The British government will stop at nothing to protect its imperialist interests. In 2009, it unilaterally declared the Chagos Islands a Marine Protected Area (MPA), thereby outlawing fishing and the extractive industries, including oil and gas exploration. The MPA was deliberately created to prevent Chagossians from returning to their homeland by destroying their potential livelihoods.
WikiLeaks cables exposed this ruse in 2011. A Foreign Office official’s note stated that the creation of the MPA was “the most effective long-term way to prevent any of the Chagos Islands' former inhabitants or their descendants from resettling in the BIOT [the Chagos Islands].”
In 2015, Mauritius won a ruling at the permanent court of arbitration at The Hague that stated Britain had acted illegally in the way it had exercised control over the Chagos Islands, criticizing London for failing to consult over establishing an MPA around the BIOT. But this did not change anything.

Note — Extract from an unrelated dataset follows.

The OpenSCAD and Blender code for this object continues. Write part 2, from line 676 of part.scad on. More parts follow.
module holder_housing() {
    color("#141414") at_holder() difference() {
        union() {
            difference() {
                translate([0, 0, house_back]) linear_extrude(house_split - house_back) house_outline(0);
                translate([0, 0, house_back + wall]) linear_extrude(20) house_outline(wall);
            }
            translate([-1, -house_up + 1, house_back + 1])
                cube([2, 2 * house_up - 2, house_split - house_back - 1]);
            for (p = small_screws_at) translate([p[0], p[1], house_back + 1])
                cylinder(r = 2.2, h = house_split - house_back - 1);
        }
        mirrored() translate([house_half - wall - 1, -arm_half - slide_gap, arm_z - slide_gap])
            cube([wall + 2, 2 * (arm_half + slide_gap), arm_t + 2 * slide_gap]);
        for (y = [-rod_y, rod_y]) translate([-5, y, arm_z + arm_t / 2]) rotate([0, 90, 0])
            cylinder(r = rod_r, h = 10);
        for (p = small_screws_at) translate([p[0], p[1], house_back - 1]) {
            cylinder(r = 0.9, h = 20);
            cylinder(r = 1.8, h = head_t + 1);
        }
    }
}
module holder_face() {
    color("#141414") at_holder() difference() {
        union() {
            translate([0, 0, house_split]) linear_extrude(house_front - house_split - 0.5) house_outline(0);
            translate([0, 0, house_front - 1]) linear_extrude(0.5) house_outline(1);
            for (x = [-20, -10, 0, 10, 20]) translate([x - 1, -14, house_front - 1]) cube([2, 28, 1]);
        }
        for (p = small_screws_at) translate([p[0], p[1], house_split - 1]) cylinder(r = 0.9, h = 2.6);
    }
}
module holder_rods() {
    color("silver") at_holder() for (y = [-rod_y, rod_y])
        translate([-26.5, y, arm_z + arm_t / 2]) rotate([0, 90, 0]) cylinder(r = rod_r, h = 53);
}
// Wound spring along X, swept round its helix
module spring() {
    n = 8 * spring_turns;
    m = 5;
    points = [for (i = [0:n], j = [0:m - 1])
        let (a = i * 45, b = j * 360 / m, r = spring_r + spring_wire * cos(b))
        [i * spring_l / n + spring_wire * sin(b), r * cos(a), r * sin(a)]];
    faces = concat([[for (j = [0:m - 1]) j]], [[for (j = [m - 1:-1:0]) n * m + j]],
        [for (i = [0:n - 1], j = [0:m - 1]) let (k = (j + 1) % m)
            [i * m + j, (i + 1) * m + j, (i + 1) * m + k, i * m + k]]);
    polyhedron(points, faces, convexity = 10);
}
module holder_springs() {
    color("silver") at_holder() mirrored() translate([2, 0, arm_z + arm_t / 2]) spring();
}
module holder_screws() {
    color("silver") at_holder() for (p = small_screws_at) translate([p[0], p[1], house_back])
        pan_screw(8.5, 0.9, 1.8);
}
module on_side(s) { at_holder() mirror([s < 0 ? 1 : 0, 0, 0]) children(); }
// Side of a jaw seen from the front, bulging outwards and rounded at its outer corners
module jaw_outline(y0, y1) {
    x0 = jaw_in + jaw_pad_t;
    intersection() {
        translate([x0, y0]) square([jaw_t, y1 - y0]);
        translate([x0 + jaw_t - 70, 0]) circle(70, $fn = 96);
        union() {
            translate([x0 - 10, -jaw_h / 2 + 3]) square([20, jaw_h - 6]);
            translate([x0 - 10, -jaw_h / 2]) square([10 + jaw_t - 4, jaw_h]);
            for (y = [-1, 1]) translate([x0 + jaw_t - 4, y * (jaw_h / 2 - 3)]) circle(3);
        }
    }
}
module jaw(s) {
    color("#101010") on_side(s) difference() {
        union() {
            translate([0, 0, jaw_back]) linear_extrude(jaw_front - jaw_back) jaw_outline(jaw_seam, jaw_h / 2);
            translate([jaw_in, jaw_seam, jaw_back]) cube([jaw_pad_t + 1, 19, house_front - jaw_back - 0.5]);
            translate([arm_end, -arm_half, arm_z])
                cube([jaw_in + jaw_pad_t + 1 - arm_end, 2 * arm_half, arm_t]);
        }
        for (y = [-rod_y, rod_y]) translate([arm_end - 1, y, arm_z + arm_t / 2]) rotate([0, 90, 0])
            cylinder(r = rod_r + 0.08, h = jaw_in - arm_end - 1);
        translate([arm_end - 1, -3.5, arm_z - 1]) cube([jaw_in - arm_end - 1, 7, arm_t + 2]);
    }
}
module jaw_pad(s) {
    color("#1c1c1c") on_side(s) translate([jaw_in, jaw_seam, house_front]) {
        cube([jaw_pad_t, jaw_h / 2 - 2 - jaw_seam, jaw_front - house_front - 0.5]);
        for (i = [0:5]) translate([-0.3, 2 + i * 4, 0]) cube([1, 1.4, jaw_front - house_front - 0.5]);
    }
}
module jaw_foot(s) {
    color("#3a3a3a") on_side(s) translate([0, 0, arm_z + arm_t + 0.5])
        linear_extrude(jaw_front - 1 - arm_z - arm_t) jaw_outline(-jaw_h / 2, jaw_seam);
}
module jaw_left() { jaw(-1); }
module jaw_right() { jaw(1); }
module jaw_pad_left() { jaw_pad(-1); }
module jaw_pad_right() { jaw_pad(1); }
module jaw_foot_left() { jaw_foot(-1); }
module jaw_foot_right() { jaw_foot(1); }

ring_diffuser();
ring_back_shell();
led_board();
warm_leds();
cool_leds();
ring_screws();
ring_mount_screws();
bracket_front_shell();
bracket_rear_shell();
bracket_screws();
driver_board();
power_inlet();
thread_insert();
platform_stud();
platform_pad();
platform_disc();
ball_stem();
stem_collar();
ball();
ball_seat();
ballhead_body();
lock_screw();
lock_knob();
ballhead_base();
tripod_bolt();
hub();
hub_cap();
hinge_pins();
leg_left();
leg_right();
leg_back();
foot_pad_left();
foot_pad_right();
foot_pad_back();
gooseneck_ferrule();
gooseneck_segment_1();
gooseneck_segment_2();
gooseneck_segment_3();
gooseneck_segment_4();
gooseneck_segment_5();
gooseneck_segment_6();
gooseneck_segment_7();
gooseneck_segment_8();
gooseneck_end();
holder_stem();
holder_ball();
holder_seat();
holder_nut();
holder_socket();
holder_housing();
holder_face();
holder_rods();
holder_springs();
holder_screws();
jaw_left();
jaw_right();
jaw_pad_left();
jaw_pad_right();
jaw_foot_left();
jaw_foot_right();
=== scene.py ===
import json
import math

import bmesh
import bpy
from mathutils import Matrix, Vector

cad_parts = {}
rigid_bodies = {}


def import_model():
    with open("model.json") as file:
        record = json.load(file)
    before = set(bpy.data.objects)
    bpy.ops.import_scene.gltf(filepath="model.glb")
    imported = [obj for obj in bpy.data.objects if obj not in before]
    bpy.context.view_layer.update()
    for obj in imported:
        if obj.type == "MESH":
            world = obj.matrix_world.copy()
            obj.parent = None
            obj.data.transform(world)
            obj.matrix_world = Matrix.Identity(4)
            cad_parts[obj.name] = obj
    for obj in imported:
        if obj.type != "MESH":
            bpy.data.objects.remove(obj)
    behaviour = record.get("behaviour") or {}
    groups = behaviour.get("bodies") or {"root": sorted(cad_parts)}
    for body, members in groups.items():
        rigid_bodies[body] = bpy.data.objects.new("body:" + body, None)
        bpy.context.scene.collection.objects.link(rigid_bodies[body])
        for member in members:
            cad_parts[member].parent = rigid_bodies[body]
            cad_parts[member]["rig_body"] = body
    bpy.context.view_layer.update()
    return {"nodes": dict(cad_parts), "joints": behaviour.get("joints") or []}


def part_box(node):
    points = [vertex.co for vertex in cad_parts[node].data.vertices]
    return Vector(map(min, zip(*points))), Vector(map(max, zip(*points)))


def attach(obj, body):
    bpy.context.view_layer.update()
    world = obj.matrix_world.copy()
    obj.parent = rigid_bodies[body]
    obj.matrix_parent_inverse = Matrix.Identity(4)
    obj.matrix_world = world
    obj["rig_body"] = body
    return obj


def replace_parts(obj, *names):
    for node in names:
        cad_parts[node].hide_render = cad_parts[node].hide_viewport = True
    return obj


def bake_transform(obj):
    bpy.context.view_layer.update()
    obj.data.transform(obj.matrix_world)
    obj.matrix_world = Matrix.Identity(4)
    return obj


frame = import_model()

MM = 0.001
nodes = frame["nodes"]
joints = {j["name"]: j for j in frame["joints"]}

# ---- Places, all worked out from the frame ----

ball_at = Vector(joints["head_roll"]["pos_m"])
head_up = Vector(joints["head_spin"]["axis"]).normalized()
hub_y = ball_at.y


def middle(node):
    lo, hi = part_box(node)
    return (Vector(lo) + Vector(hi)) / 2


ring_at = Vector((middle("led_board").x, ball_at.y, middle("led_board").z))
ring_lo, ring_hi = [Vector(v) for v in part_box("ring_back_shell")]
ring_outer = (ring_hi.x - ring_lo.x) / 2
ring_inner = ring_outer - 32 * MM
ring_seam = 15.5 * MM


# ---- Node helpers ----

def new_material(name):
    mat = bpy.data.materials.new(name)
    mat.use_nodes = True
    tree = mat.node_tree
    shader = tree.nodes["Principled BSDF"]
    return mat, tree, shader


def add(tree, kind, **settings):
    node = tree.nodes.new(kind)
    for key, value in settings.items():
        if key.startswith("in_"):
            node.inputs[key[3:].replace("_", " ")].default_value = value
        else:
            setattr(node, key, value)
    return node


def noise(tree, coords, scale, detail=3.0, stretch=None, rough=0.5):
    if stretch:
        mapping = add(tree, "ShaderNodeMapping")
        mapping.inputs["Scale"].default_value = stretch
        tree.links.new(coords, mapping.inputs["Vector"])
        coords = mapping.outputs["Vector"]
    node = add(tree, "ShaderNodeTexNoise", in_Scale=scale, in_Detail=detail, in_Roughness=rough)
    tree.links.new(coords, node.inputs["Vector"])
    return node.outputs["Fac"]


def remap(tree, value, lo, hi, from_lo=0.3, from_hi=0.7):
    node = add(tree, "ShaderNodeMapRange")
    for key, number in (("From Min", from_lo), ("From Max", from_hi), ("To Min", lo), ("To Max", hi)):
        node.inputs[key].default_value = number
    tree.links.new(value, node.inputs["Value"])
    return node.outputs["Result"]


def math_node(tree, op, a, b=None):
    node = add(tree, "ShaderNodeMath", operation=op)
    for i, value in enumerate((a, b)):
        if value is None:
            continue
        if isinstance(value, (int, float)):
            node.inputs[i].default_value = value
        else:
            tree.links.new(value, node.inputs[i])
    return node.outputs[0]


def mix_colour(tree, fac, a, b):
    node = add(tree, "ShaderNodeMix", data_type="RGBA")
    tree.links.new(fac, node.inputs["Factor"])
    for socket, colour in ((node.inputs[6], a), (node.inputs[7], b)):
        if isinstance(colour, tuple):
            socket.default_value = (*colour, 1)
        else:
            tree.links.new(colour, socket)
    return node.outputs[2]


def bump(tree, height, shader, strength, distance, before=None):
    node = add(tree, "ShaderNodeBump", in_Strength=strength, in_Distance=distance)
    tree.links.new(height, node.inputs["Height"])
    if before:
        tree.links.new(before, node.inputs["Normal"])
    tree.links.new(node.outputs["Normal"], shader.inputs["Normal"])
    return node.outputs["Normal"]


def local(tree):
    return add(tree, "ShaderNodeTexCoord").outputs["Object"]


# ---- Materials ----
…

Last November, after years of delays, the British Foreign Office finally announced that Chagos islanders would not be given the right of return to resettle, arguing that the cost and US objections made it impossible. Furthermore, it would be economically unviable for them to do so, since the MPA had stripped them of their livelihoods, contradicting a recent independent government-commissioned consultation that confirmed the MPA could be maintained with just minor adjustments alongside a returned Chagossian population. Instead, the government offered a derisory £40 million “support,” equal to £4,000 per person.
None of this has stopped the government from harassing and issuing deportation orders against the islanders. In May, Chagossians demonstrated outside Taylor House in London to protest against the deportations that continue to plague many Chagossian families living in Britain.